• **Written instruction**: Present every line in which the string "with" appears.

• **Data excerpt**:

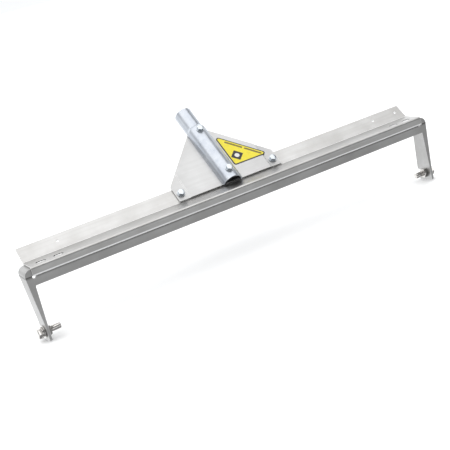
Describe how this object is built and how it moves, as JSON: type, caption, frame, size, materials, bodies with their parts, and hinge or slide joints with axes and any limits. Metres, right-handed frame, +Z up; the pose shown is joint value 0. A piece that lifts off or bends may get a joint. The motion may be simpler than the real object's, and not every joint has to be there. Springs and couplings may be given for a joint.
{
  "type": "concrete roller frame",
  "caption": "Bent aluminium yoke frame for a concrete roller, with a folded top plate, a bolted bracket, a steel handle socket and stub axle bolts in open slots.",
  "frame": {"origin": "on the ground plane under the centre of the whole frame's box, level with the arm tips", "axes": "+X along the frame, to the right as seen from its front; +Y from the front lip towards the user, the way the handle leans; +Z up"},
  "size_m": [0.9716, 0.2163, 0.3066],
  "materials": {
    "plate_aluminium": "mill finish sheet, faint rolling lines along its length, soft scuffs",
    "yoke_aluminium": "darker extruded bar, drawn lines along the bar",
    "weld_aluminium": "bright weld metal, rippled",
    "socket_steel": "zinc plated steel, slightly blue, smooth",
    "zinc_fasteners": "bright zinc plated hexagon bolts, nuts and washers",
    "axle_steel": "bright plated stub axle bolts, nuts and washers",
    "label_vinyl": "yellow vinyl sticker with a thin black border and a plain black square"
  },
  "bodies": {
    "frame": {"top_plate": "plate_aluminium", "yoke_frame": "yoke_aluminium", "left_inner_weld": "weld_aluminium", "left_outer_weld": "weld_aluminium", "right_inner_weld": "weld_aluminium", "right_outer_weld": "weld_aluminium", "bracket_plate": "plate_aluminium", "handle_socket": "socket_steel", "label": "label_vinyl", "left_bracket_bolt": "zinc_fasteners", "left_bracket_washer": "zinc_fasteners", "left_bracket_lock_washer": "zinc_fasteners", "left_bracket_nut": "zinc_fasteners", "right_bracket_bolt": "zinc_fasteners", "right_bracket_washer": "zinc_fasteners", "right_bracket_lock_washer": "zinc_fasteners", "right_bracket_nut": "zinc_fasteners", "lower_socket_bolt": "zinc_fasteners", "lower_socket_washer": "zinc_fasteners", "lower_socket_lock_washer": "zinc_fasteners", "lower_socket_nut": "zinc_fasteners", "upper_socket_bolt": "zinc_fasteners", "upper_socket_washer": "zinc_fasteners", "upper_socket_lock_washer": "zinc_fasteners", "upper_socket_nut": "zinc_fasteners"},
    "left_axle": {"left_axle_bolt": "axle_steel", "left_axle_lock_washer": "axle_steel", "left_axle_washer": "axle_steel", "left_axle_nut": "axle_steel"},
    "right_axle": {"right_axle_bolt": "axle_steel", "right_axle_lock_washer": "axle_steel", "right_axle_washer": "axle_steel", "right_axle_nut": "axle_steel"}
  },
  "joints": [
    {"name": "left_axle_slide", "type": "slide", "parent": "frame", "child": "left_axle", "axis": [0, 1, 0], "range_m": [0, 0.016]},
    {"name": "right_axle_slide", "type": "slide", "parent": "frame", "child": "right_axle", "axis": [0, 1, 0], "range_m": [0, 0.016]}
  ]
}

• **Response to this task**:
Describe how this object is built and how it moves, as JSON: type, caption, frame, size, materials, bodies with their parts, and hinge or slide joints with axes and any limits. Metres, right-handed frame, +Z up; the pose shown is joint value 0. A piece that lifts off or bends may get a joint. The motion may be simpler than the real object's, and not every joint has to be there. Springs and couplings may be given for a joint.
  "caption": "Bent aluminium yoke frame for a concrete roller, with a folded top plate, a bolted bracket, a steel handle socket and stub axle bolts in open slots.",
  "frame": {"origin": "on the ground plane under the centre of the whole frame's box, level with the arm tips", "axes": "+X along the frame, to the right as seen from its front; +Y from the front lip towards the user, the way the handle leans; +Z up"},
    "label_vinyl": "yellow vinyl sticker with a thin black border and a plain black square"